Special Education — Unilateral Placement
District Court determined that parents removed student from the district when they executed a contract for unilateral placement of their classified child. Parents were unable to show that the district prevented parents from filing timely and were unable to show that delay to provide proper notice would have likely to result in physical or serious emotional harm to the student. Court further determined that parents' failure to provide timely notice was not a categorical bar to recovery of tuition where ALJ failed to provide an equitable analysis barring parents from recovery where law provides for discretion and record did not contain any evidence that parents were unreasonable. M.C.I. v. North Hunterdon-Voorhees Reg'l High Sch. Bd. of Educ., Civ. No. 17-1887, 2018 U.S. Dist. Lexis 24902, (D.N.J. Feb. 15, 2018).

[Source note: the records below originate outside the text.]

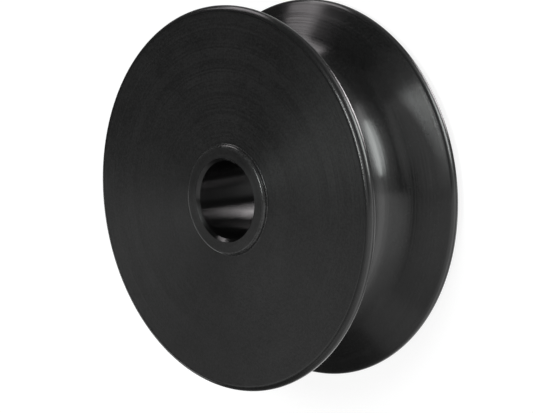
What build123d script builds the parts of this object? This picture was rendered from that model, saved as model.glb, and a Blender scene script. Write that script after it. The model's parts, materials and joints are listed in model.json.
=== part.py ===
"""Wire rope sheave, turned from one blank of black cast nylon.

The sheave is a single solid of revolution about +Z.  Its origin lies on the
bore axis, midway between the two flange faces, in the plane that the rope runs
in.  All sizes are in millimetres.
"""

from math import isclose, radians, sin, tan
import os

from build123d import *

# ---------------------------------------------------------------- dimensions

# Flanges
OUTER_DIAMETER = 125.0  # over the rounded rims
RIM_WIDTH = 42.0  # from one flange face to the other
CREST_RADIUS = 2.0  # full round on each rim, tangent to face and flank

# Rope groove
ROPE_DIAMETER = 24.0  # largest rope that seats in the groove
ROPE_CLEARANCE = 2.0  # how much wider than the rope the root is cut
FLANK_ANGLE = 30.0  # how far each flank leans off the rope plane, in degrees

# Hub
HUB_DIAMETER = 36.0  # raised boss round the bore, one on each side
HUB_PROJECTION = 1.5  # how far each boss stands proud of its flange face
HUB_EDGE_RADIUS = 1.0  # round on the outer edge of each boss
HUB_ROOT_RADIUS = 0.3  # left by the tool's nose where boss meets flange

# Bore
PIN_DIAMETER = 25.0  # axle pin that the sheave turns on
RUNNING_CLEARANCE = 0.3  # on the diameter, as a plain nylon bore needs
BORE_CHAMFER = 1.0  # lead-in at both ends of the bore

# ------------------------------------------------------------ derived values

half_rim = RIM_WIDTH / 2
half_hub = half_rim + HUB_PROJECTION
hub_radius = HUB_DIAMETER / 2
bore_radius = (PIN_DIAMETER + RUNNING_CLEARANCE) / 2
groove_radius = (ROPE_DIAMETER + ROPE_CLEARANCE) / 2

# Face and flank are first drawn as straight lines that run on until they meet
# in a sharp crest, and the two flanks until they meet in a sharp root.  The
# rounds are cut at those corners, so they stay tangent at any flank angle.
flank = radians(FLANK_ANGLE)
sharp_crest = OUTER_DIAMETER / 2 - CREST_RADIUS + CREST_RADIUS / tan(flank / 2)
sharp_root = sharp_crest - half_rim / tan(flank)
tread_radius = sharp_root + groove_radius / sin(flank) - groove_radius

# -------------------------------------------------------------------- sheave


def corners(section, radius, height):
    """Corners of a section at a radius, this far above and below the rope plane."""
    return [
        corner
        for corner in section.vertices()
        if isclose(corner.X, radius) and isclose(abs(corner.Y), height, abs_tol=1e-9)
    ]


with BuildPart() as sheave:
    # The turned section: X is the radius and Y the height above the rope plane.
    # One half is drawn and mirrored, because both sides of the sheave are alike.
    with BuildSketch(Plane.XZ) as section:
        with BuildLine():
            Polyline(
                (bore_radius, 0),
                (bore_radius, half_hub),
                (hub_radius, half_hub),
                (hub_radius, half_rim),
                (sharp_crest, half_rim),
                (sharp_root, 0),
            )
            mirror(about=Plane.XZ)
        make_face()
        fillet(corners(section, sharp_root, 0), radius=groove_radius)
        fillet(corners(section, sharp_crest, half_rim), radius=CREST_RADIUS)
        fillet(corners(section, hub_radius, half_hub), radius=HUB_EDGE_RADIUS)
        fillet(corners(section, hub_radius, half_rim), radius=HUB_ROOT_RADIUS)
        chamfer(corners(section, bore_radius, half_hub), length=BORE_CHAMFER)
    revolve(axis=Axis.Z)

sheave.part.label = "sheave"

os.makedirs("parts", exist_ok=True)
export_step(sheave.part, "parts/sheave.step")

print(f"sheave: {OUTER_DIAMETER:g} over the rims, {2 * half_hub:g} over the hub, tread {2 * tread_radius:.2f}")
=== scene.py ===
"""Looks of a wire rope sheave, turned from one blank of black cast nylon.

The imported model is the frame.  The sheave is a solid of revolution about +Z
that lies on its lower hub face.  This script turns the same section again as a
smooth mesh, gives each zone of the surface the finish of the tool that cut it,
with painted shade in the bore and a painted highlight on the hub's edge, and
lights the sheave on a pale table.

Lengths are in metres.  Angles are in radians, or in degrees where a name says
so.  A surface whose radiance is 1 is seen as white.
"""

import json
import logging
import math
from collections.abc import Mapping, Sequence
from dataclasses import dataclass, fields, replace
from enum import Enum
from typing import ClassVar, NamedTuple

import bpy
from mathutils import Matrix, Vector


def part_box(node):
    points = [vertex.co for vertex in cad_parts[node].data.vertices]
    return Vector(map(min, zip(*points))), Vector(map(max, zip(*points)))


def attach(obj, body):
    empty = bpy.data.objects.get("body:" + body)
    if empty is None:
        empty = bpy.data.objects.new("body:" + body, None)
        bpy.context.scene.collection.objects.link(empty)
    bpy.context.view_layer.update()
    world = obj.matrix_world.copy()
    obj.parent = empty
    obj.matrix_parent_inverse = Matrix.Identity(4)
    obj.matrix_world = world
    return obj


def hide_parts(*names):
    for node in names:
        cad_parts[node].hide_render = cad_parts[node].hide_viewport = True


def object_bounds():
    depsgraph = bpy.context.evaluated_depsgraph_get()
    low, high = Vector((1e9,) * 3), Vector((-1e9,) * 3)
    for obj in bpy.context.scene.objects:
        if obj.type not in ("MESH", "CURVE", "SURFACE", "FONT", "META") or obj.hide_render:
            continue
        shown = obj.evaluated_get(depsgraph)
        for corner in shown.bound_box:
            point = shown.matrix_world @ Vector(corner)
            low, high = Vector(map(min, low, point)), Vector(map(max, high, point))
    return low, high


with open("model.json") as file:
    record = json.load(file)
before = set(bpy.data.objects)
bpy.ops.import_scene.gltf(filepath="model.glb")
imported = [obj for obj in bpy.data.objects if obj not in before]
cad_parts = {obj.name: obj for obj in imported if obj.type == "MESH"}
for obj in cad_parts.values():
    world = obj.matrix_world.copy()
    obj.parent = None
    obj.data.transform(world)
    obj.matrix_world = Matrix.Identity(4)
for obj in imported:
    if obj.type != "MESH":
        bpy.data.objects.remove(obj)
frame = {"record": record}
cad_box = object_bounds()

MM = 0.001
MICRON = 0.000001

NOISE_SPREAD = (0.3, 0.7)  # nearly all values of a noise lie between these
NOISE_MIDDLE = 0.5
WHITE = (1.0, 1.0, 1.0, 1.0)

Place = tuple[float, float, float]
Colour = tuple[float, float, float]
Socket = bpy.types.NodeSocket
Value = float | int | bool | Sequence[float] | Socket | bpy.types.Material
Inputs = Mapping[str | int, Value]

log = logging.getLogger("sheave")


# --------------------------------------------------------------------- nodes


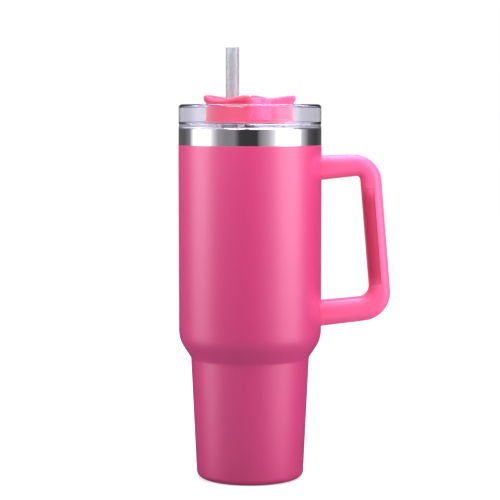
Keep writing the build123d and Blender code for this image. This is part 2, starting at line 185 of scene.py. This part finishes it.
def make_mesh(name: str, shape: bmesh.types.BMesh, sharp_degrees: float = 35.0) -> bpy.types.Object:
    """Makes an object from a bmesh, smooth apart from its sharp edges.

    Args:
        name: The object's name.
        shape: The mesh, which is freed.
        sharp_degrees: Edges that turn more than this stay sharp.

    Returns:
        The new object, linked to the scene.
    """
    bmesh.ops.recalc_face_normals(shape, faces=shape.faces)
    mesh = bpy.data.meshes.new(name)
    shape.to_mesh(mesh)
    shape.free()
    mesh.polygons.foreach_set("use_smooth", [True] * len(mesh.polygons))
    mesh.set_sharp_from_angle(angle=math.radians(sharp_degrees))
    piece = bpy.data.objects.new(name, mesh)
    bpy.context.scene.collection.objects.link(piece)
    return piece


def turn_on_lathe(name: str, corners: Outline, segments: int = 160) -> bpy.types.Object:
    """Turns a closed outline about the vertical axis into a solid of revolution.

    Args:
        name: The object's name.
        corners: Radius, height and rounding of each corner.
        segments: Faces round the axis.

    Returns:
        The new object.
    """
    shape = bmesh.new()
    outline = rounded(corners)
    rings = []
    for segment in range(segments):
        angle = 2 * math.pi * segment / segments
        ring = [shape.verts.new((r * math.cos(angle), r * math.sin(angle), z)) for r, z in outline]
        rings.append(ring)
    for ring, following in zip(rings, rings[1:] + rings[:1]):
        for point in range(len(outline)):
            after = (point + 1) % len(outline)
            shape.faces.new((ring[point], following[point], following[after], ring[after]))
    return make_mesh(name, shape)


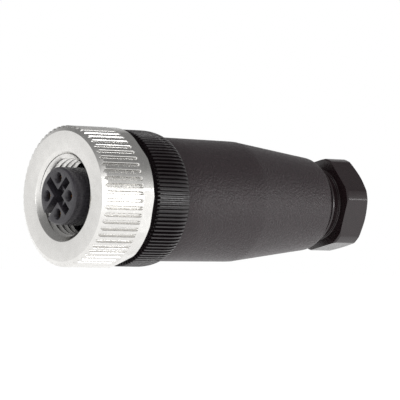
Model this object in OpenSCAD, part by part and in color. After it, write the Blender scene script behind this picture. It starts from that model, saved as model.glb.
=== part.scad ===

District Court granted summary judgment in favor of school district and police officers in matter where parents asserted a constitutional violation in student's suspension for alleged theft of a cell phone. Court determined that where a process is available, the parents must resort to that process before filing a federal action. Student was suspended pursuant to a Goss hearing & parent failed to appeal. Four day suspension did not "shock the conscience" so as to rise to the level of a substantive due process violation. Parent also failed to demonstrate a §1983 claim in the police report of the alleged theft to the school district because probable cause existed to substantiate the report. Paredes v. Egg Harbor Trip. Bd. of Educ., Dkt. No. 15-cv-2929, 2017 U.S. Dist. LEXIS 211519, (DNJ December 26, 2017).
*John J. Burns, Esq. is Counsel to the New Jersey School Boards Association . This presentation is reprinted from the 2018 Spring School Law Forum with permission.
Nothing contained in this document should be construed as legal advice. This document is for informational purposes only.